Таково было и понимание поэзии: у них — стихия (при различии оценок ее; у Гоголя разделение поэзии и религии привело к драме), у него — организация. При этом существо дела ориентировалось ими и Пушкиным на доминирующий над словом ритм. Это происходило оттого, что они в начале мира видели хаос, распад, он — созидание (речь о строе души, здравый смысл присущ всем). Этим определялось отношение к миру — доверительное у поэта, недоверие у Гоголя. Творчества Гоголь свел к искусству, богоборчеству, претензии богозамещения, а не аскезе. В этом Гоголь, при различии оценок, совпал с модернистами.

Между мыслью и формой возникает резонанс, приводящий к детонации, «взрыву» форм. У поэта «ум — угадчик», медиатор и пророк.
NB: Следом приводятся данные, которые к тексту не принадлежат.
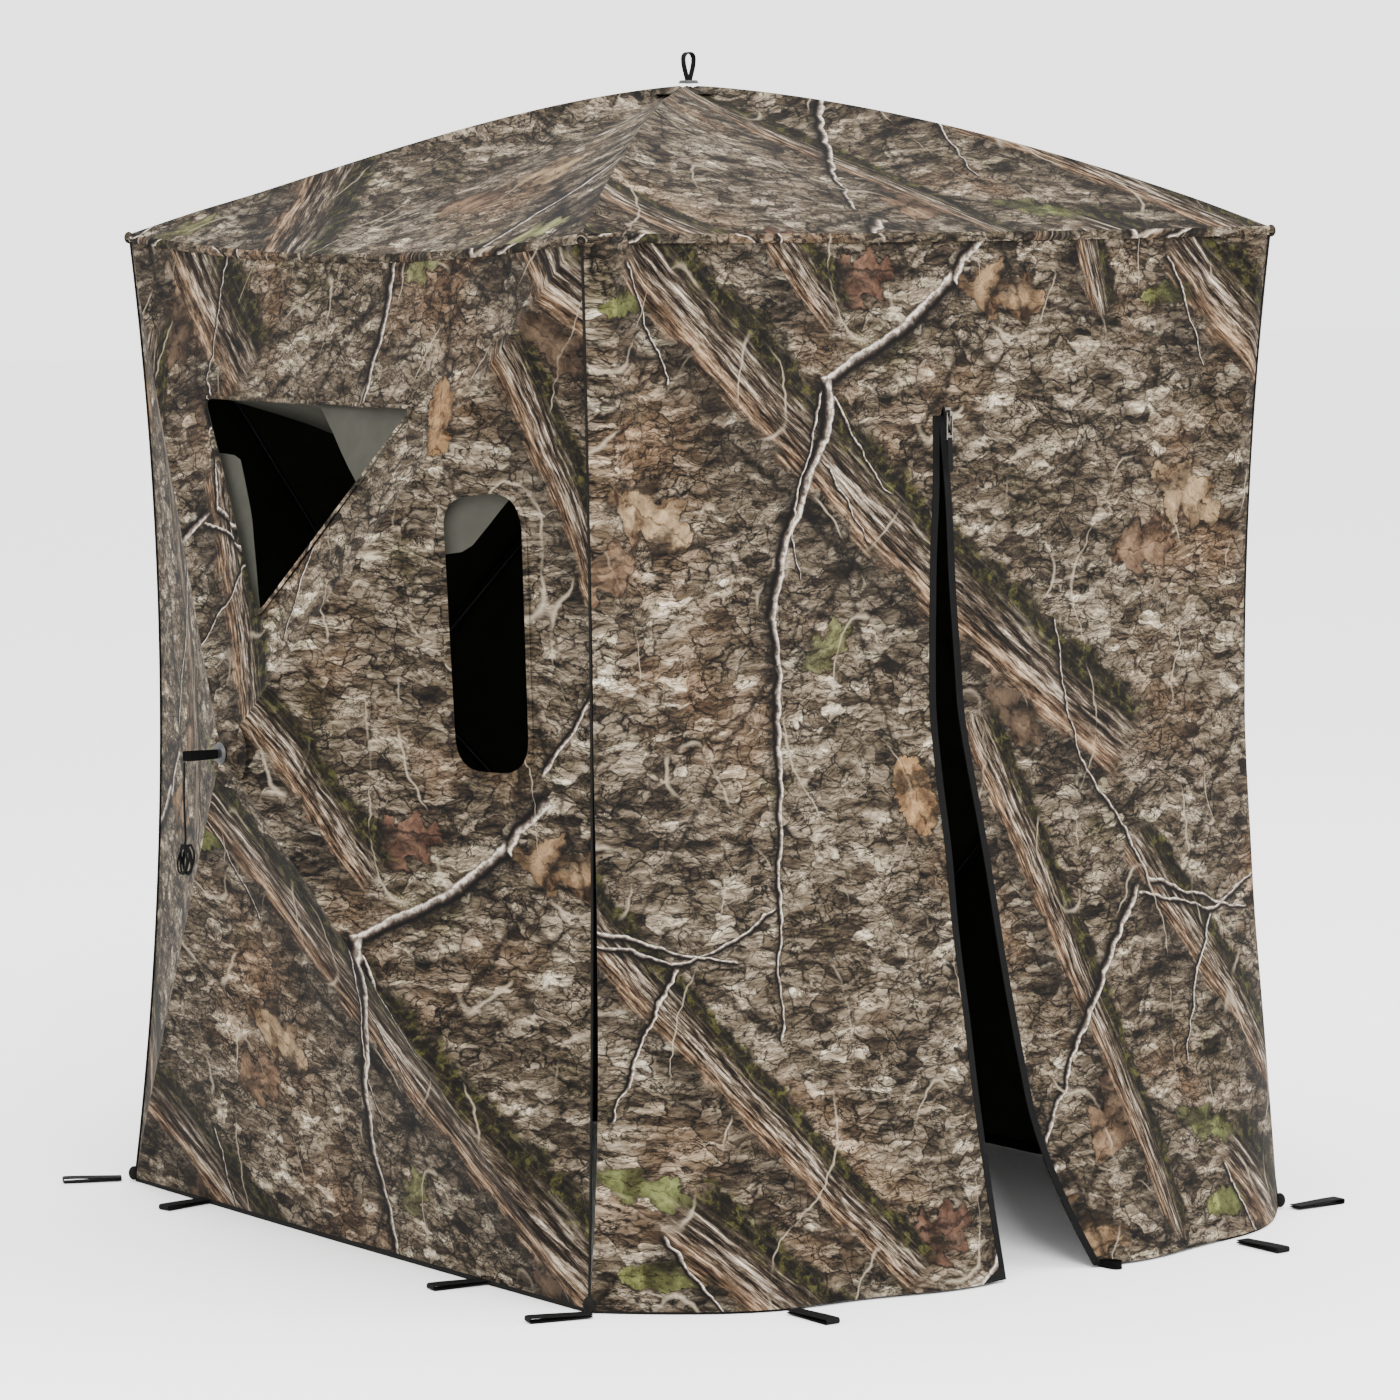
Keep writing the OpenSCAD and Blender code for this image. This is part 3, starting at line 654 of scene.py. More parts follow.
# how far a point of a hub wall follows the hub: 0 at the seams, 1 at the hub
def popShare(x, z):
    mid, top = tent["hubMid"], tent["eaveHigh"]
    rise = z - mid
    edge = (top if rise > 0 else 0) - mid
    out = halfAt(max(0, min(top, z)))
    for _ in range(3):
        zSeam = mid + rise * out / max(abs(x), 1e-6)
        out = halfAt(max(0, min(top, zSeam)))
    return max(0, min(1, 1 - max(abs(x) / out, rise / edge)))


def wallEdges():
    top, eave, hem, sag = tent["eaveHigh"], tent["eaveHalf"], tent["hemHalf"], tent["hubWallSag"]
    return [
        lambda s: Vector((mix(-eave, eave, s), -eave, top - sag * bow(s))),
        lambda s: Vector((mix(-hem, hem, s), -hem - 0.006 * bow(s), 0.003)),
        lambda s: Vector((halfAt(top * s), -halfAt(top * s), max(0.003, top * s))),
        lambda s: Vector((-halfAt(top * s), -halfAt(top * s), max(0.003, top * s))),
    ]


# four triangular quarters, from an edge (t 0) to the hub (t 1)
def wallSurface(n, s, t, turn):
    edge = wallEdges()[n]
    p = edge(s).lerp(Vector((0, -tent["hubFace"], tent["hubMid"])), t)
    slack = 0.010 * bow(s) * bow(t) * (1.2 if n == 1 else 0.8)
    ridge = 0.0035 * (bump(s, 0, 0.022) + bump(s, 1, 0.022)) * min(1, t * 8) * (1 - t) ** 0.5
    pulled = 0.0032 * math.sin(s * 31 + n * 2) * bow(s) * t ** 0.7 * (1 - t)
    rumpled = 0.006 * wrinkle(p.x, p.z, n + turn, 3.4) * bow(s) * bow(min(1, t * 1.1))
    p.y += slack - ridge + pulled + rumpled
    return p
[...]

Форма отражает «раздвоение между поэзией… и жизнью действительною», «непроходимая пропасть между поэзией и житейской практикой». Конечно, ригоризм философа пропитан дуализмом, но есть в нем и резон. «Очевидно, что идея “двух Пушкиных“ рождена не только “мифами“, но и сложностью его личности… Эти контрасты нам рисуют не пропасть между художеством и прозой жизни, а диапазон явлений самой жизни и объем их восприятия поэтом». Поэту не тесно в мире, и нам не тесно в его слове: в нем есть воля, не сводящая «добру и злу внимая равнодушно» к имморализму.

Аверинцев замечает: «…Если я вижу в чем религиозную ценность пушкинской поэзии, так уж не столько в учтивом ответе владыке Филарету …, сколько в неуклонной верности контрапункту, в котором человеческому голосу… отвечает что-то вроде хора сил небесных — через строфику, через отрешенную стройность ритма. <...> С некоторым преувеличением рискнем сказать, что когда мятеж и отчаяние выражают себя в такой безупречно дисциплинированной и притом живой форме, как у Пушкина, — это почти так, как когда псалом принимает вовнутрь своего пространства слова безумца, как известно, сказавшего: «несть Бог», — и тем преодолевает их)» . В прекрасной инвективе царапает слух лишь слово «учтивый». Трудно представить, что поэт в кризисе духа ответил Пастырю «учтиво». Благоговение, пиетет более передают русский тон отношений.